The jacobian in this case is
$$
J_\psi(x, \phi) = \pmatrix{1 & 0 \\f'(x) \cos(\phi) & -f(x)\sin(\phi) \\f'(x) \sin(\phi) & f(x) \cos(\phi)}
$$
and after a bit of a calculation we find that the gramian determinant of this is
$$
|f(x)|\sqrt{1 + f'(x)^2}
$$
which is probably the expression with the square root of the derivative you've already found. Since we assumed $f$ to be positive we can drop the absolute value from this expression. Plugging this into our integral we then find
$$
\int_S ~dS = \int_{x_1}^{x_2} \int_0^{2\pi} f(x) \sqrt{1+f'(x)^2} ~d\phi ~dx = \int_{x_1}^{x_2} 2\pi f(x) \sqrt{1+f'(x)^2} ~dx.
$$
Analyzing the area formula
The $2\pi f(x)$ in this integral is precisely the circumference of the circle that you already expected to play some part. The extra factor here is $\sqrt{1+f'(x)^2}$ - what's up with that? This term is exactly the "length element" of the graph of $f$ (you can find this using the same method of parametrising and integrating the gramian determinant; just that you'll only have one parameter this time).

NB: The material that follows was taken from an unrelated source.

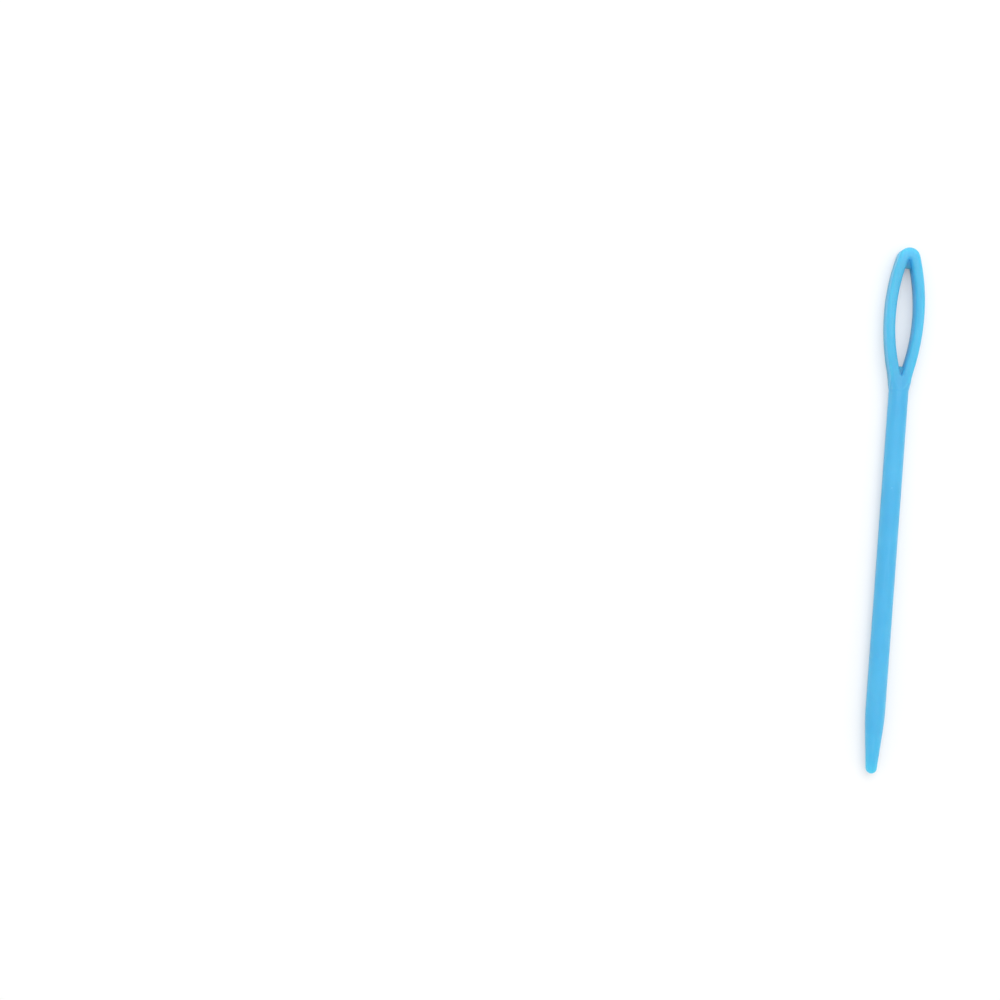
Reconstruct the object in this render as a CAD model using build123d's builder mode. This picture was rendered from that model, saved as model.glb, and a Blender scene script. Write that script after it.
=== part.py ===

This element tells us something about the arc length of the graph of $f$. So at any point we're really considering the circumference you found, multiplied by the length of a small line segment along the bounding curve. So we've intuitively chopped up the surface into a bunch of cylindrical shells and sum up their respective surface areas to get the whole thing.